Your task:
Extract every line that contains the word "axes".

--- start of Stored data ---

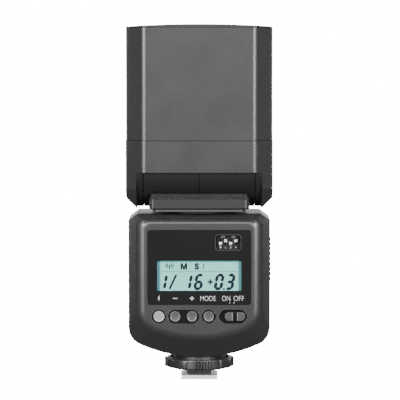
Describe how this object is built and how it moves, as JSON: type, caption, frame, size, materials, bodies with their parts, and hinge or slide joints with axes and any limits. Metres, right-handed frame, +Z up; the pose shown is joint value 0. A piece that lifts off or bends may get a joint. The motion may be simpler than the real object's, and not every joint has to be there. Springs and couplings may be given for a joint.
{
  "type": "speedlight flash",
  "caption": "Shoe-mounted camera flash: control body, swivelling neck, tilting lamp head, locking wheel and sliding shoe foot.",
  "frame": {"origin": "middle of the underside of the shoe foot plate", "axes": "+X to the right seen from the control face, +Y towards the front with the sensor window, +Z up; the lamp head points straight up"},
  "size_m": [0.0738, 0.0491, 0.1793],
  "materials": {
    "body_shell": "fine spark texture",
    "head_shell": "fine spark texture",
    "door_shell": "fine spark texture",
    "neck_shell": "fine spark texture",
    "black_trim": "fine spark texture",
    "neck_plate": "satin",
    "washer_black": "satin",
    "panel": "satin",
    "lcd": "polished",
    "backlight": "satin",
    "bezel": "satin",
    "button_light": "satin",
    "button_grey": "satin",
    "knob": "satin",
    "switch_body": "moulded",
    "lever_white": "moulded",
    "board": "solder mask",
    "copper": "varnished",
    "capacitor": "sleeved",
    "inner_plastic": "moulded",
    "cell": "sleeved",
    "spring_steel": "plated",
    "sensor_red": "polished",
    "jack": "plated",
    "foot_plastic": "moulded",
    "wheel_rubber": "satin",
    "washer_grey": "moulded",
    "foot_metal": "anodised",
    "screw": "blackened",
    "gold": "plated",
    "lens": "prismatic clear",
    "diffuser": "prismatic clear",
    "card": "satin",
    "mirror_metal": "polished",
    "tube_glass": "polished",
    "ceramic": "glazed"
  },
  "bodies": {
    "body": {"rear_cover": "body_shell", "front_cover": "body_shell", "body_screws": "screw", "control_panel": "panel", "lcd_glass": "lcd", "lcd_backlight": "backlight", "button_bezel": "bezel", "board_switches": "switch_body", "dip_switch": "switch_body", "main_board": "board", "transformer": "copper", "main_capacitor": "capacitor", "battery_case": "inner_plastic", "battery_cells": "cell", "case_contacts": "spring_steel", "door_pin": "spring_steel", "sensor_window": "sensor_red", "sync_socket": "jack", "foot_neck": "foot_plastic", "foot_column": "foot_plastic", "foot_plate": "foot_metal", "foot_screws": "screw", "contact_spring": "spring_steel", "swivel_washer": "washer_black", "swivel_bush": "jack"},
    "test_button": {"test_button": "button_light"},
    "minus_button": {"minus_button": "button_grey"},
    "plus_button": {"plus_button": "button_grey"},
    "mode_button": {"mode_button": "button_grey"},
    "power_knob": {"power_knob": "knob"},
    "dip_lever_1": {"dip_lever_1": "lever_white"},
    "dip_lever_2": {"dip_lever_2": "lever_white"},
    "dip_lever_3": {"dip_lever_3": "lever_white"},
    "dip_lever_4": {"dip_lever_4": "lever_white"},
    "door": {"battery_door": "door_shell", "door_contacts": "spring_steel"},
    "contact_pin": {"contact_pin": "gold"},
    "lock_washer": {"lock_washer": "washer_grey"},
    "lock_wheel": {"lock_wheel": "wheel_rubber"},
    "neck": {"swivel_shaft": "neck_plate", "swivel_clip": "spring_steel", "neck_pedestal": "neck_shell", "barrel_left": "black_trim", "barrel_right": "black_trim"},
    "head": {"head_base": "head_shell", "pivot_caps": "black_trim", "tilt_discs": "black_trim", "tilt_clips": "spring_steel", "head_bulkhead": "black_trim", "head_sleeve": "head_shell", "front_frame": "black_trim", "fresnel_lens": "lens", "panel_tray": "inner_plastic", "reflector": "mirror_metal", "flash_tube": "tube_glass", "tube_holders": "ceramic", "trigger_board": "board"},
    "bounce_card": {"bounce_card": "card"},
    "wide_panel": {"wide_panel": "diffuser"}
  },
  "joints": [
    {"name": "test_button_press", "type": "slide", "parent": "body", "child": "test_button", "axis": [0, 1, 0], "range_m": [0, 0.0008], "stiffness_N_per_m": 500, "springref_m": -0.0004},
    {"name": "minus_button_press", "type": "slide", "parent": "body", "child": "minus_button", "axis": [0, 1, 0], "range_m": [0, 0.0008], "stiffness_N_per_m": 500, "springref_m": -0.0004},
    {"name": "plus_button_press", "type": "slide", "parent": "body", "child": "plus_button", "axis": [0, 1, 0], "range_m": [0, 0.0008], "stiffness_N_per_m": 500, "springref_m": -0.0004},
    {"name": "mode_button_press", "type": "slide", "parent": "body", "child": "mode_button", "axis": [0, 1, 0], "range_m": [0, 0.0008], "stiffness_N_per_m": 500, "springref_m": -0.0004},
    {"name": "power_slide", "type": "slide", "parent": "body", "child": "power_knob", "axis": [-1, 0, 0], "range_m": [0, 0.0023]},
    {"name": "dip_1_slide", "type": "slide", "parent": "body", "child": "dip_lever_1", "axis": [0, 0, 1], "range_m": [0, 0.0014]},
    {"name": "dip_2_slide", "type": "slide", "parent": "body", "child": "dip_lever_2", "axis": [0, 0, -1], "range_m": [0, 0.0014]},
    {"name": "dip_3_slide", "type": "slide", "parent": "body", "child": "dip_lever_3", "axis": [0, 0, 1], "range_m": [0, 0.0014]},
    {"name": "dip_4_slide", "type": "slide", "parent": "body", "child": "dip_lever_4", "axis": [0, 0, -1], "range_m": [0, 0.0014]},
    {"name": "door_swing", "type": "hinge", "parent": "body", "child": "door", "pos_m": [0.0346, 0.0175, 0.0568], "axis": [0, 0, 1], "range_deg": [0, 100]},
    {"name": "contact_press", "type": "slide", "parent": "body", "child": "contact_pin", "axis": [0, 0, 1], "range_m": [0, 0.0006], "stiffness_N_per_m": 800, "springref_m": -0.0003},
    {"name": "wheel_turn", "type": "hinge", "parent": "body", "child": "lock_wheel", "pos_m": [0, 0, 0.0082], "axis": [0, 0, 1], "range_deg": [0, 503.9]},
    {"name": "washer_slide", "type": "slide", "parent": "body", "child": "lock_washer", "axis": [0, 0, -1], "range_m": [0, 0.0021]},
    {"name": "pan", "type": "hinge", "parent": "body", "child": "neck", "pos_m": [0, 0, 0.0846], "axis": [0, 0, 1], "range_deg": [-90, 180]},
    {"name": "tilt", "type": "hinge", "parent": "neck", "child": "head", "pos_m": [0, 0, 0.11025], "axis": [-1, 0, 0], "range_deg": [0, 90]},
    {"name": "card_pull", "type": "slide", "parent": "head", "child": "bounce_card", "axis": [0, 0, 1], "range_m": [0, 0.036]},
    {"name": "wide_pull", "type": "slide", "parent": "head", "child": "wide_panel", "axis": [0, 0, 1], "range_m": [0, 0.036]}
  ],
  "couplings": [
    {"joint": "washer_slide", "follows": "wheel_turn", "m_per_rad": 0.00023873}
  ]
}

--- end of Stored data ---

Response to this exercise:
Describe how this object is built and how it moves, as JSON: type, caption, frame, size, materials, bodies with their parts, and hinge or slide joints with axes and any limits. Metres, right-handed frame, +Z up; the pose shown is joint value 0. A piece that lifts off or bends may get a joint. The motion may be simpler than the real object's, and not every joint has to be there. Springs and couplings may be given for a joint.
  "frame": {"origin": "middle of the underside of the shoe foot plate", "axes": "+X to the right seen from the control face, +Y towards the front with the sensor window, +Z up; the lamp head points straight up"},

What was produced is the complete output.